Writing up – turning all those data, all that analysis, three year sof work, into one coherent body of writing. With a narrative. With a contribution. With an end.
I haven’t (really) started yet, and already the advice is flying in.
Whether good advice or not, sometimes it’s easier to provide suggestions after the fact, or outside of the PhD experience altogether. Here’s of the useful (and less useful advice) I’ve already been given… and my ability to make the most of it (or not).
Tip No. 1 – Start writing EARLY
Word has it that one should start writing the thesis from Day 1.
Save those reports at 9 months, 18 months – any and all reports. Save the conference papers, and journal papers.
Save, save, save!
And even then – start on the main body as early as possible.
Reality No. 1 – Starting soon?
I’m pretty sure the first Gantt chart I made for the Faculty of Engineering and Physical Sciences‘ requirements had me relaxing on a beach by now, while my thesis gently hums in the background, awaiting final finishing touch-ups and then voilà – submission!

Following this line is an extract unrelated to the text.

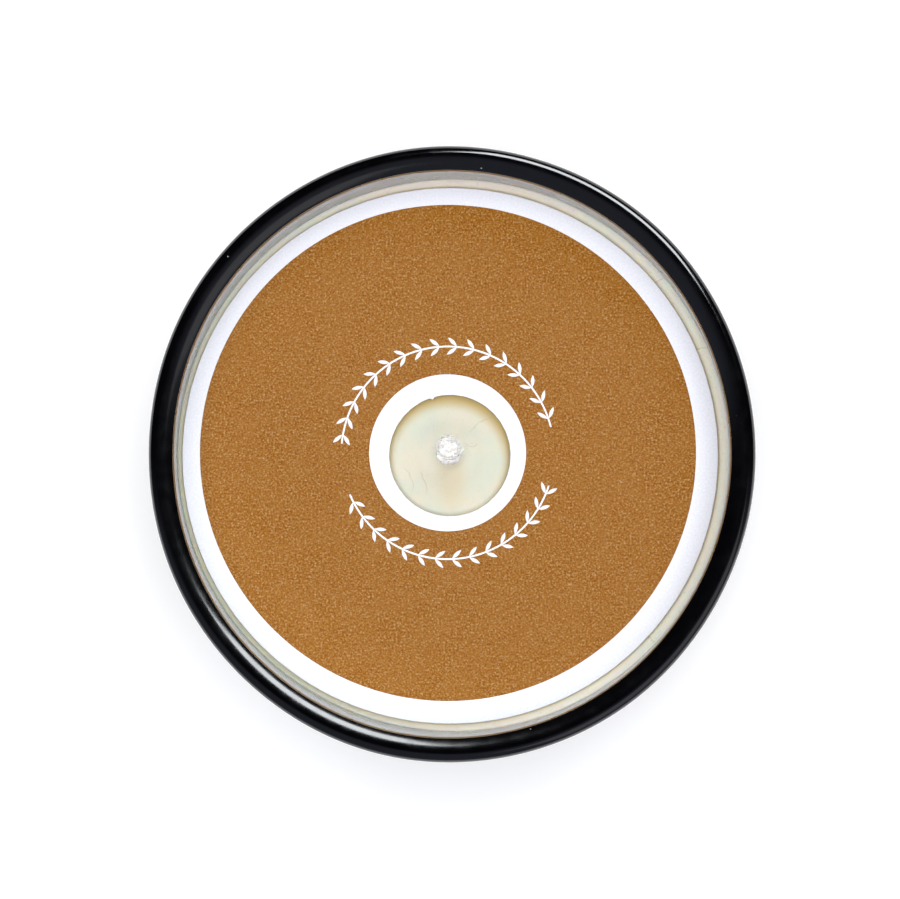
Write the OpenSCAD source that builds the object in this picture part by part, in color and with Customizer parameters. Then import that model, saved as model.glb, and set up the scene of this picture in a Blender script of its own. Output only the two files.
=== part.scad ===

Reality: I know I should be writing. I wish I could be writing, but sorry, I’m still collecting data, so writing is something for next week (or maybe next month).
If only my REAL Gantt chart had so many colours, holidays, and confidence…
Tip No. 2 – Always be writing
Write things as you go!
Not, per se, the thesis, but write down why you did X and not Y (why did I go to Dorset and not Devon, hmmm can I remember?), write down that great analysis thought you had, write down that juicy sentence you thought of – don’t let it slip down the slipper slide of “not being committed to long term memory and not being written down either!”
Reality No. 2 – Always be losing my writing
We’re all our own worst critic, right? So, in an attempt to be too critical I want to say: I haven’t done too bad of a job of this. Every time I’ve made a choice in choosing case studies, methods, and literature, I’ve made a note of why and when I made that choice.
I’m not sure where all these bits of information are!
I love my document versions. For example, for the questionnaires I designed this year, I had 39 versions before the final copy. Which is great for not losing things, but terrible for finding which versions contain my decision to include question X and not question Y!
The exact number of times the questionnaire was edited won’t actually fit in this caption box.
Tip No. 3 – Swap chapters with colleagues and friends
Final bit of PhD thesis advice versus reality for today, as we can all only take so many pieces of advice in one go.
Swap your work with others.
Swap until it falls on its face, it is so dizzy from being swapped.
Swap it with peers.
Offer to proofread a professor’s paper if they agree to read your chapter.
Swap it with your undergraduate friends who are now writing awesome, concise, zesty reports for companies, so they can chop your lengthy, wordy, epic saga into smaller, digestible pieces.
Reality No. 3 – Great idea, just let me polish this chapter first
I loathe handing people my work when I’m not even happy with it yet.
I don’t want to waste their time with my half-written garble that is Version 1 of an eventual 39. I don’t want them to be correcting my misspellings when, with another 30 minutes of my own attention and Word’s help, I could have found the mistakes myself.
Problem with this?
By the time I’m ready to swap, the deadline is probably tomorrow.
For anyone out there like me: be brave, be bold – swap it before it’s ready, swallow the mistakes they spotted that you could have found yourself, and be grateful for the ones they’ve pointed out that you couldn’t.
The thrilling moment of handing out the final questionnaire for one case area.
Time to head back to the office and WRITE ABOUT IT.